■ **DIRECTION**: Exactly how many lines have the word "saved"? Answer with the bare number.

■ **EXERCISE INPUT**:
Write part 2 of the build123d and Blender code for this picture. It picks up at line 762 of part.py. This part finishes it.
==
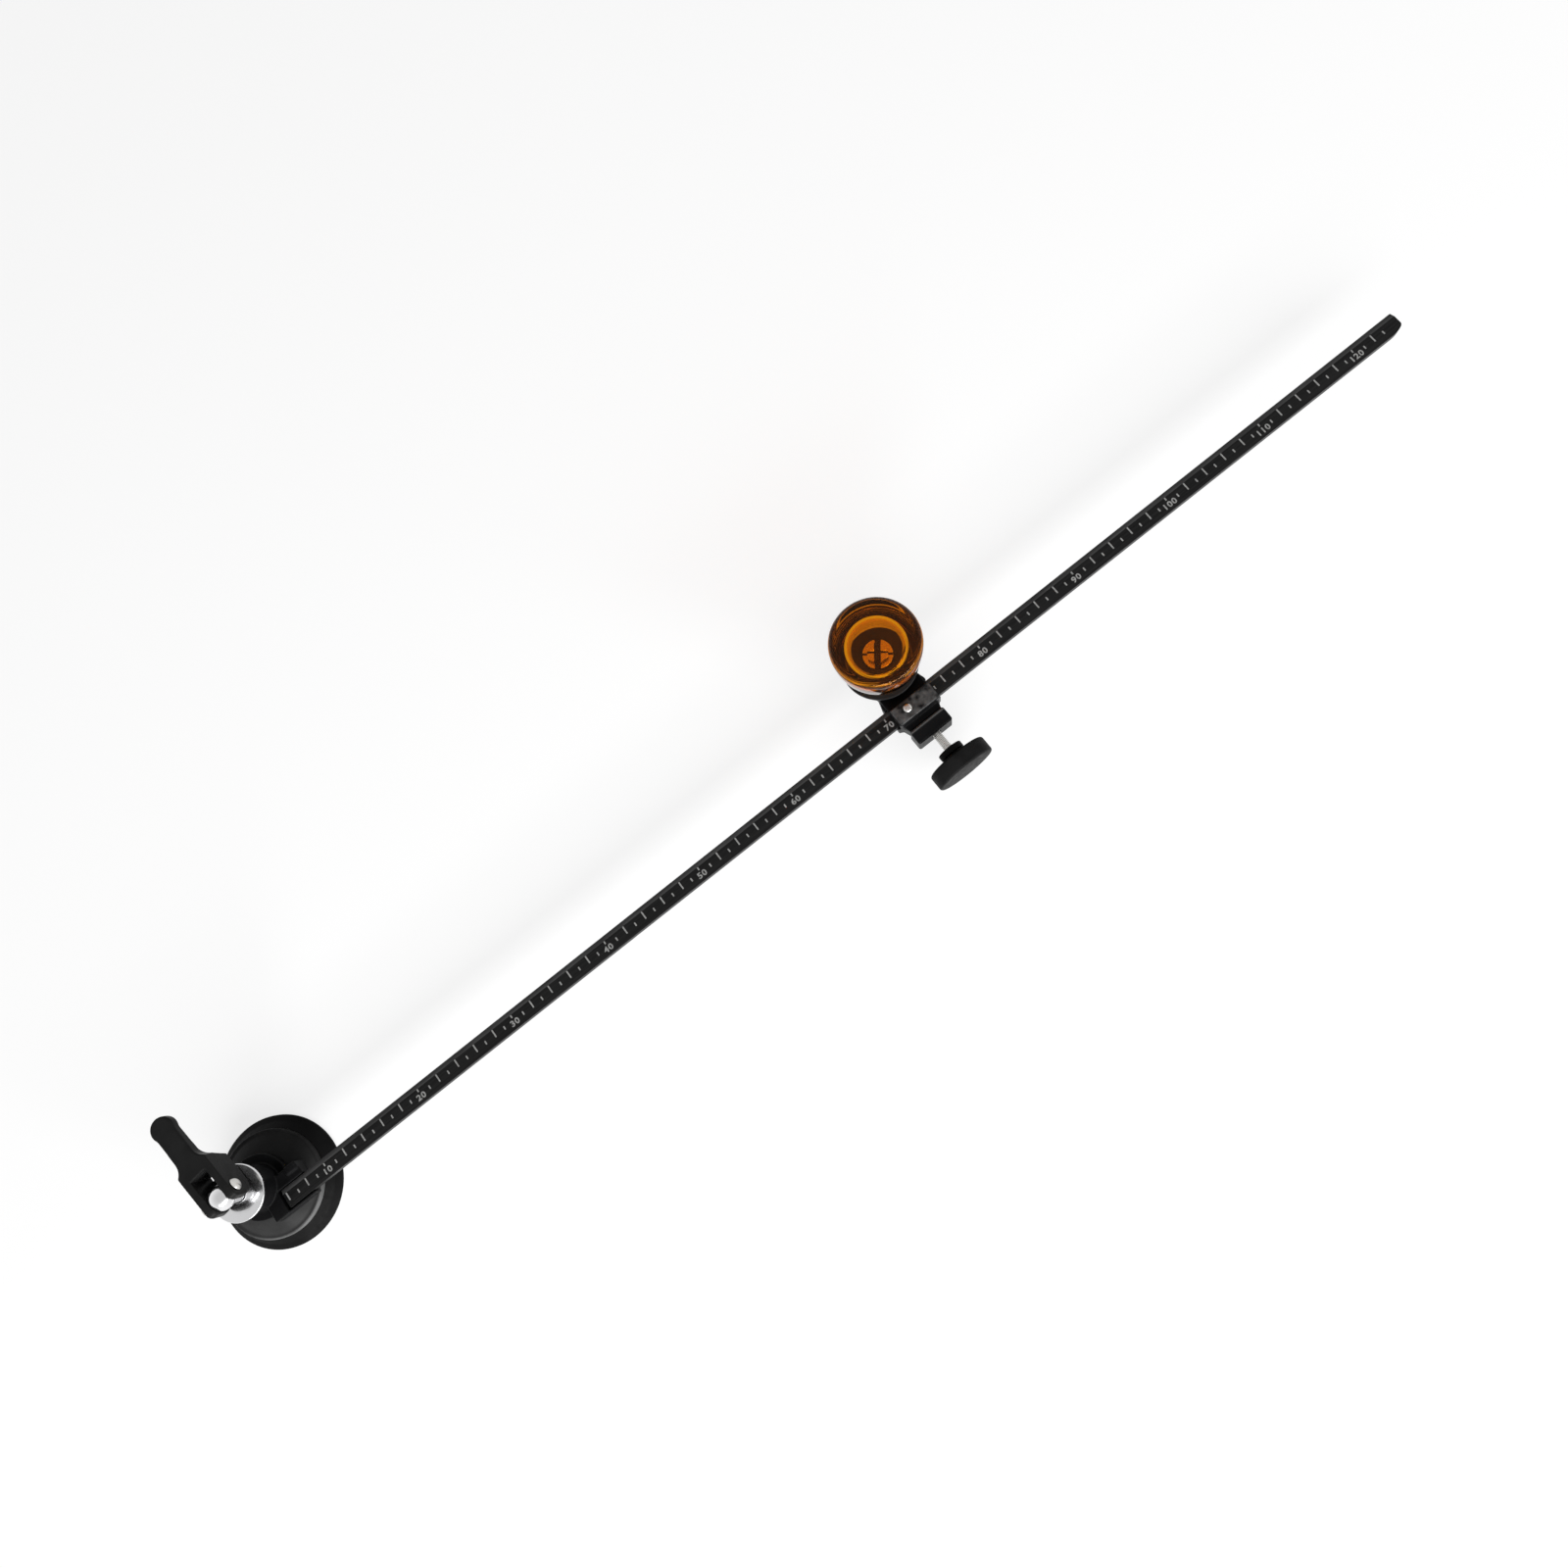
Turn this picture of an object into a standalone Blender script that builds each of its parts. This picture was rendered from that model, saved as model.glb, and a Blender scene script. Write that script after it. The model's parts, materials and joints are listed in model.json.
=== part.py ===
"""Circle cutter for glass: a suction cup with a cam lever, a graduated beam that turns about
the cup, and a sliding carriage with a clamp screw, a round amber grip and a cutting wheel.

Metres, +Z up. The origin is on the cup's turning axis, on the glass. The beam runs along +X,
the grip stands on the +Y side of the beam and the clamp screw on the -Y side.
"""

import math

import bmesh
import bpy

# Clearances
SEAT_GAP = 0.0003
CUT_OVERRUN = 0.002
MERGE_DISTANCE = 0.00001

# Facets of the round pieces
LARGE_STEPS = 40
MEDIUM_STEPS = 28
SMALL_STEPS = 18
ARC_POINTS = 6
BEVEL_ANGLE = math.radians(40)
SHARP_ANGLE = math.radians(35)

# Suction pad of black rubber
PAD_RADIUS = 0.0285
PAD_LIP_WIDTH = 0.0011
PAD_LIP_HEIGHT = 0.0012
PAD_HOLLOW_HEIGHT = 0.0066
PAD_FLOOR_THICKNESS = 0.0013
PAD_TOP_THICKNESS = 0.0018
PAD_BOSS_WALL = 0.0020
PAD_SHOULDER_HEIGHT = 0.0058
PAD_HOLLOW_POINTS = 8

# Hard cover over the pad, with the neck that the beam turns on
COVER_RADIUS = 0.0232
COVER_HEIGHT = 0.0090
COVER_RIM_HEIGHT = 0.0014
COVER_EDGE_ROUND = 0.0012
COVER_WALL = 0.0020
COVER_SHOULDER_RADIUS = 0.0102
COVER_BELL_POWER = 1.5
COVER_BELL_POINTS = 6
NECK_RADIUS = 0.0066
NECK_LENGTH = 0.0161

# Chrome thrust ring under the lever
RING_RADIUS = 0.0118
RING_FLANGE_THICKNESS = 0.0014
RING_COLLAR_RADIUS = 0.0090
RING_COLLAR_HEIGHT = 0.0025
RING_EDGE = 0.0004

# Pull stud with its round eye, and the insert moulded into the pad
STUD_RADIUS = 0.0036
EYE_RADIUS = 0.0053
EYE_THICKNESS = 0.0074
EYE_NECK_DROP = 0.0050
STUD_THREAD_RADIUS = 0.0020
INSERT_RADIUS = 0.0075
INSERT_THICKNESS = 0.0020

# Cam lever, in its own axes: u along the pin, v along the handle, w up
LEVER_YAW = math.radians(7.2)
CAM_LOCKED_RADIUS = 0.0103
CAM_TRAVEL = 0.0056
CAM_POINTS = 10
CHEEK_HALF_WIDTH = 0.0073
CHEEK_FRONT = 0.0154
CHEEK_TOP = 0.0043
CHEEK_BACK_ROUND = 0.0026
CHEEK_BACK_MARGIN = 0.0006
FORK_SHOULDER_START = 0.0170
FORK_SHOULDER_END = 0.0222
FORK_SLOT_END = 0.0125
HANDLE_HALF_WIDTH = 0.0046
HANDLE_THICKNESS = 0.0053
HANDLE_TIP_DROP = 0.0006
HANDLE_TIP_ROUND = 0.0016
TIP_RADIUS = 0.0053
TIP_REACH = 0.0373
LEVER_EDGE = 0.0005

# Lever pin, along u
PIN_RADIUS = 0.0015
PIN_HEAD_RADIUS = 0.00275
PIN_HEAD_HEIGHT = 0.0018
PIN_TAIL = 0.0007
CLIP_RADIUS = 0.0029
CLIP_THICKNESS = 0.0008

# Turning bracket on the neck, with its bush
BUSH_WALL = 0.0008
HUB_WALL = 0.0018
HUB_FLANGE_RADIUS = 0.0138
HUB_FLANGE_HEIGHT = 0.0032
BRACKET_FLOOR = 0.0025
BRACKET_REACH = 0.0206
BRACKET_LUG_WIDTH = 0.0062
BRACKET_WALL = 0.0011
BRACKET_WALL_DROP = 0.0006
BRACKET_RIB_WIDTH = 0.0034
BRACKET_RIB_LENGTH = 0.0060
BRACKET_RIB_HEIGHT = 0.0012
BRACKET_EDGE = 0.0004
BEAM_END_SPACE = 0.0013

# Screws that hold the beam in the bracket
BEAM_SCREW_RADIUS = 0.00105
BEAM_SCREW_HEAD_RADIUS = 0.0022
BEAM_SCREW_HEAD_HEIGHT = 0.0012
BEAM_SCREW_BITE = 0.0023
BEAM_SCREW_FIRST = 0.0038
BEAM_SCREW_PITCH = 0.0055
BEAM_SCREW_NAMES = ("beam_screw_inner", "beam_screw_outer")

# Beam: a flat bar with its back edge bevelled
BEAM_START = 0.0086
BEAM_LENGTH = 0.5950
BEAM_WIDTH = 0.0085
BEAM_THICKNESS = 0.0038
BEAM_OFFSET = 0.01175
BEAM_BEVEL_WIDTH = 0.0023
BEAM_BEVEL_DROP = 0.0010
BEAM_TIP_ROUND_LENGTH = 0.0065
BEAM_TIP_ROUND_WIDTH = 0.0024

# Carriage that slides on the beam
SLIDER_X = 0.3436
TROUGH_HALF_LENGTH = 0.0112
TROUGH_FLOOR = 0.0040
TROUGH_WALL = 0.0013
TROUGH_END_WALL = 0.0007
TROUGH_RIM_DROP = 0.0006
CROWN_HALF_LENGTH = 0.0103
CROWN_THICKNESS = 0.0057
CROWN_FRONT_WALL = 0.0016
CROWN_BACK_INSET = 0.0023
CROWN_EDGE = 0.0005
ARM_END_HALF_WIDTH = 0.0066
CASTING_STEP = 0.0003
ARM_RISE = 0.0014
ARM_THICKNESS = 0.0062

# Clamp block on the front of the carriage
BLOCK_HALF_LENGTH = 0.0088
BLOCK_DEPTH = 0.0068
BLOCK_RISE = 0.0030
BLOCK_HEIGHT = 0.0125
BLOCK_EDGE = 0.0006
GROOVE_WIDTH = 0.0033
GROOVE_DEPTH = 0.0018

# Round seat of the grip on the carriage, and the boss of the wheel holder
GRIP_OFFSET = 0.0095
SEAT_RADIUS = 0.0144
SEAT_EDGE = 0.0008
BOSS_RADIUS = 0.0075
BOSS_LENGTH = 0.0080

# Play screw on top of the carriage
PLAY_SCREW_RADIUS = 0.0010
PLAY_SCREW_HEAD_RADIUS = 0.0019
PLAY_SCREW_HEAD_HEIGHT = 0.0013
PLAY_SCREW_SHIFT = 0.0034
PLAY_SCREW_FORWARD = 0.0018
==
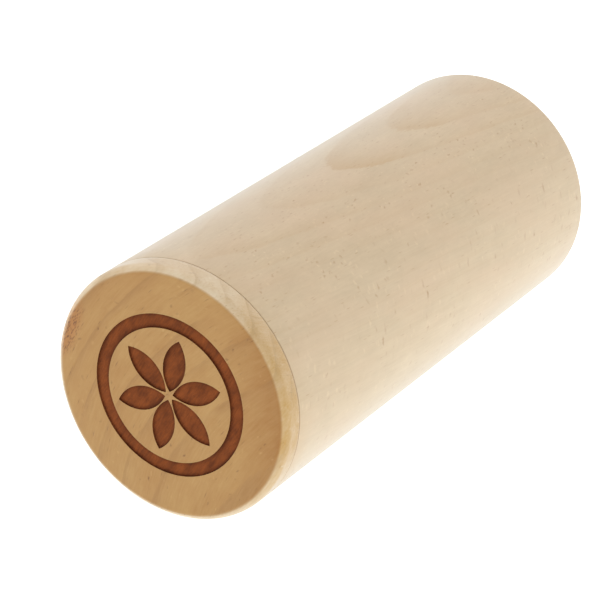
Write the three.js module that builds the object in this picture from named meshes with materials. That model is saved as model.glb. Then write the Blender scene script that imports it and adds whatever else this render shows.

■ **ANSWER TO THIS EXERCISE**: 2